日本地球惑星科学連合2018年大会

講演情報

[EE] ポスター発表

セッション記号 P (宇宙惑星科学) » P-PS 惑星科学

[P-PS04] あかつきの成果と、金星科学の深化

2018年5月22日(火) 15:30 〜 17:00 ポスター会場 (幕張メッセ国際展示場 7ホール)

コンビーナ:佐藤 毅彦(宇宙航空研究開発機構・宇宙科学研究本部)、堀之内 武(北海道大学地球環境科学研究院)、山本 勝(九州大学応用力学研究所、共同)、Kevin McGouldrick(University of Colorado Boulder)

[PPS04-P02] 金星大気大循環モデルにおける雲の時間変動に対応した放射計算スキームの開発

*秋葉 丈彦1黒田 剛史1,2池田 恒平3高橋 正明3笠羽 康正1寺田 直樹1 (1.東北大学、2.情報通信研究機構、3.国立環境研究所)

キーワード:金星、GCM、雲

我々は金星大気大循環モデル(以降、VGCM)に硫酸雲の生成・消滅過程とその放射効果を加え、高度約45-70kmで全球を覆う雲層の分布とその熱的効果、およびこれらがもたらす大気運動への影響を再現し、あかつき探査機観測との比較を可能とすべく研究を進めてきた。このVGCMは、地球のGCM(CCSR/NIES/FRCGC MIROC)を出発点に(池田, 2011)、硫酸雲の凝縮/蒸発、重力沈降過程、硫酸を中心とした化学過程を組み込んだもので、赤道付近での硫酸蒸気の上昇流と雲の凝結生成、この雲の子午面循環による中・高緯度域への輸送、といった硫酸雲層の維持・循環の再現に成功してきた(Kuroda et al., to be submitted)。
このVGCMには、現実的な大気分子及び硫酸雲の放射効果を、それぞれの光学的厚さから計算するスキームが実装されている。本研究では、この機能を雲分布の変化と結合させ、雲の凝縮/蒸発と移流の効果を放射過程へ結合させた。これまではHaus and Arnold(2010)のVEX観測から得られた雲モデルの硫酸混合比を基に光学的厚さを計算したが、本研究では各時間ステップで出力される雲の粒径モード別質量混合比を基にこれを評価した。雲の生成・消滅および化学過程とその時間変動を放射計算と結合したVGCMは初である。これにより、雲の生成・消滅と輸送に伴う雲分布の変動が放射に影響を与え、これが温度分布と大気運動の変化を通してフィードバックされる一連の機構を再現しうる。

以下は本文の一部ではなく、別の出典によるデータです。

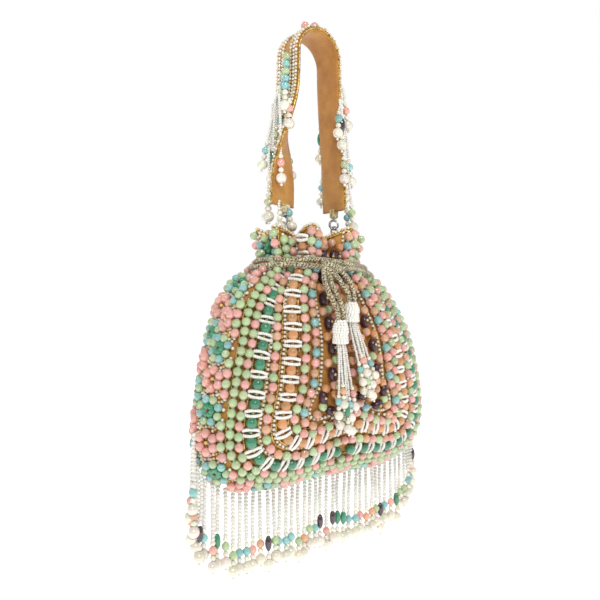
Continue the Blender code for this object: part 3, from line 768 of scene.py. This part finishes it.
def lay_ladder(cloth, rounds, seeds, arcs, distance, pitch, colour, radius, bow):
    """A row of single beads with an eye of two bowed arcs of seed beads between each and the next."""
    row, share = cloth.rows_along(distance, pitch)
    centre, along, out = cloth.at(row, share, lift=radius * 0.62)
    rounds.add(centre, radius, tone(colour), axis=out, stretch=0.85, vary=0.12)
    row, share = cloth.rows_along(distance, pitch, shift=1.0)
    centre, along, out = cloth.at(row, share, lift=1.0)
    rounds.add(centre - out * 0.4, radius * 0.62, tone(colour) * 0.8, axis=out, stretch=0.5)
    seeds.add(centre + out * 0.6, 0.85, tone("gold"), axis=along)
    chance = seeds.chance.uniform(-0.35, 0.35, (2, 2, len(row)))
    for u in np.linspace(-1, 1, 9):
        for k, sign in enumerate((-1, 1)):
            ahead = sign * (1.25 + bow * (1 - u * u)) + chance[k, 0] + u * chance[k, 1]
            centre, along, out = cloth.at(row, share, lift=ARC_LIFT - 0.8 * u * u,
                                           aside=u * LADDER_HALF, ahead=ahead)
            arcs.add(centre, ARC_BEAD, tone("seed"), axis=np.cross(out, along), stretch=0.66, vary=0.05)


def ring_on(cloth, row, share, count, radius, lift, start=0.0):
    """Points evenly round a place on the cloth, and how far each lies aside and ahead of it."""
    turns = (np.arange(count) + start) * 2 * math.pi / count
    aside, ahead = radius * np.cos(turns), radius * np.sin(turns)
    points, _, out = cloth.at(np.full(count, row), share, lift=lift, aside=aside, ahead=ahead)
    return points, out, aside, ahead


def lay_flowers(cloth, rounds, seeds, petals, phase, shift):
    """Flowers along the border: pink ones of six beads, green ones of eight round a lobed glass heart."""
    row, share = cloth.rows_along(FLOWER_ROW, sizes().flower, shift)
    for k in range(len(row)):
        pink = (k + phase) % 2 == 0
        count, ring, radius = (6, 5.6, 3.05) if pink else (8, 7.0, 2.75)
        centre, out, aside, ahead = ring_on(cloth, row[k], share[k], count, ring, 0.0, start=0.5)
        drop = aside**2 / 46 + ahead**2 / 160
        centre = centre + out * (radius * 0.9 - drop)[:, None]
        tint = in_turn(["pink"] if pink else ["teal", "green"], count)
        rounds.add(centre, radius, tint, axis=out, stretch=0.92)
        middle, _, out = cloth.at(row[k:k + 1], share[k:k + 1], lift=2.6)
        if pink:
            seeds.add(middle, 1.35, tone("gold"), axis=out)
            centre, out, _, _ = ring_on(cloth, row[k], share[k], 5, 2.3, 1.6)
            seeds.add(centre, 0.75, tone("gold") * 0.6, axis=out)
        else:
            lobes, lobe_out, _, _ = ring_on(cloth, row[k], share[k], 6, 2.4, 2.2)
            petals.add(lobes, 2.35, tone("emerald") * 1.25, axis=lobe_out, stretch=0.8)
            seeds.add(middle + out * 1.3, 0.8, linear("8A3A22"), axis=out)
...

本講演では、初期状態として平衡状態の風速・気温場に観測の鉛直分布に基づいた水平一様の雲及び硫酸蒸気分布を与え、約300地球日経過後に得られた温度場・風速場の定常解について、特に東西風速場の分布、太陽放射の吸収高度、雲分布について述べる。

東西風速場の分布では、高度70-75kmの中緯度上で110 m/sのピークを持つ東西風セルが現れた。この結果はPioneer Venus観測(Walterschied et al., 1986)とよく一致しており、これまでのモデル同様、スーパーローテーションの様相が再現できている。太陽放射の吸収高度では、大気上端での太陽放射のフラックス(160 W/m2)が雲層上部で約65 %吸収され、雲層下部と下層大気でさらに約25%吸収され、地表に20 W/m2が到達した。雲層内での太陽光の吸収量の特徴は観測(Tomasko et al., 1980)と一致している。また、硫酸雲質量混合比を基に波長1.85-2.20μmでの、光学的的厚さが上から積算で1となる見かけの雲頂高度を計算すると、帯状平均で赤道付近で約67 km、中緯度で約65km、極で61kmを示した。また、SO2混合比を基に雲頂以上でのSO2の光学的厚さ分布を計算すると、紫外線観測等で見られる「Y字模様」が高度65km周辺で再現されている。

本講演では、さらに東西風フラックスの収支、鉛直安定性構造、金星雲フラックス収支等の定量的な評価結果についても評価する。